__PROBLEM STATEMENT__
Output an exact reproduction of the data.

__RAW DATA__
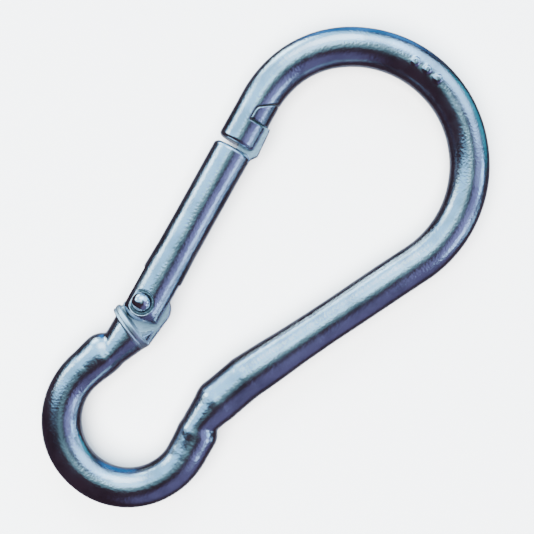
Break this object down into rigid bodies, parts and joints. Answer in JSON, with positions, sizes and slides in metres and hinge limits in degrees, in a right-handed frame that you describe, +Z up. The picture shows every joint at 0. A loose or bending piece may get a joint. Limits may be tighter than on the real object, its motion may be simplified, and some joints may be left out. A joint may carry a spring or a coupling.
{
  "type": "snap hook",
  "caption": "Pear-shaped snap hook bent from round bar, with a small eye, a wide bow and a sprung gate that opens inwards and locks into a slotted claw.",
  "frame": {"origin": "centre of the small eye, in the bar's middle plane", "axes": "+X from the small eye towards the bow, +Y towards the gate's side, +Z up, square to the plane that the hook is bent in"},
  "size_m": [0.1401, 0.0675, 0.0128],
  "materials": {
    "forged_steel": "tumbled and polished stainless steel, faint cast grain",
    "gate_steel": "tumbled and polished stainless steel bar, faint grain",
    "rivet_steel": "bright polished stainless steel",
    "spring_wire": "drawn stainless spring wire"
  },
  "bodies": {
    "hook": {"hook_body": "forged_steel"},
    "gate": {"gate": "gate_steel", "hinge_rivet": "rivet_steel", "gate_spring": "spring_wire"},
    "plunger": {"spring_plunger": "rivet_steel"}
  },
  "joints": [
    {"name": "gate_hinge", "type": "hinge", "parent": "hook", "child": "gate", "pos_m": [0.02406, 0.01737, 0], "axis": [0, 0, -1], "range_deg": [0, 40], "stiffness_Nm_per_rad": 0.2, "springref_deg": -40.11},
    {"name": "plunger_slide", "type": "slide", "parent": "gate", "child": "plunger", "axis": [0.9711, 0.2385, 0], "range_m": [0, 0.0019], "deforming": ["gate_spring"]}
  ],
  "couplings": [
    {"joint": "plunger_slide", "follows": "gate_hinge", "m_per_rad": 0.00268}
  ]
}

__FINAL RESULT__
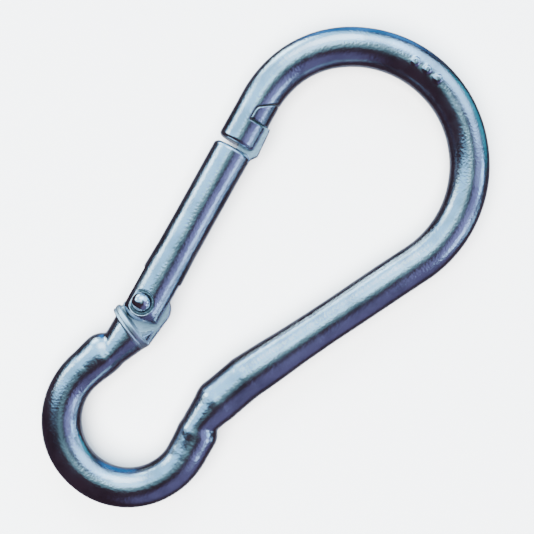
Break this object down into rigid bodies, parts and joints. Answer in JSON, with positions, sizes and slides in metres and hinge limits in degrees, in a right-handed frame that you describe, +Z up. The picture shows every joint at 0. A loose or bending piece may get a joint. Limits may be tighter than on the real object, its motion may be simplified, and some joints may be left out. A joint may carry a spring or a coupling.
{
  "type": "snap hook",
  "caption": "Pear-shaped snap hook bent from round bar, with a small eye, a wide bow and a sprung gate that opens inwards and locks into a slotted claw.",
  "frame": {"origin": "centre of the small eye, in the bar's middle plane", "axes": "+X from the small eye towards the bow, +Y towards the gate's side, +Z up, square to the plane that the hook is bent in"},
  "size_m": [0.1401, 0.0675, 0.0128],
  "materials": {
    "forged_steel": "tumbled and polished stainless steel, faint cast grain",
    "gate_steel": "tumbled and polished stainless steel bar, faint grain",
    "rivet_steel": "bright polished stainless steel",
    "spring_wire": "drawn stainless spring wire"
  },
  "bodies": {
    "hook": {"hook_body": "forged_steel"},
    "gate": {"gate": "gate_steel", "hinge_rivet": "rivet_steel", "gate_spring": "spring_wire"},
    "plunger": {"spring_plunger": "rivet_steel"}
  },
  "joints": [
    {"name": "gate_hinge", "type": "hinge", "parent": "hook", "child": "gate", "pos_m": [0.02406, 0.01737, 0], "axis": [0, 0, -1], "range_deg": [0, 40], "stiffness_Nm_per_rad": 0.2, "springref_deg": -40.11},
    {"name": "plunger_slide", "type": "slide", "parent": "gate", "child": "plunger", "axis": [0.9711, 0.2385, 0], "range_m": [0, 0.0019], "deforming": ["gate_spring"]}
  ],
  "couplings": [
    {"joint": "plunger_slide", "follows": "gate_hinge", "m_per_rad": 0.00268}
  ]
}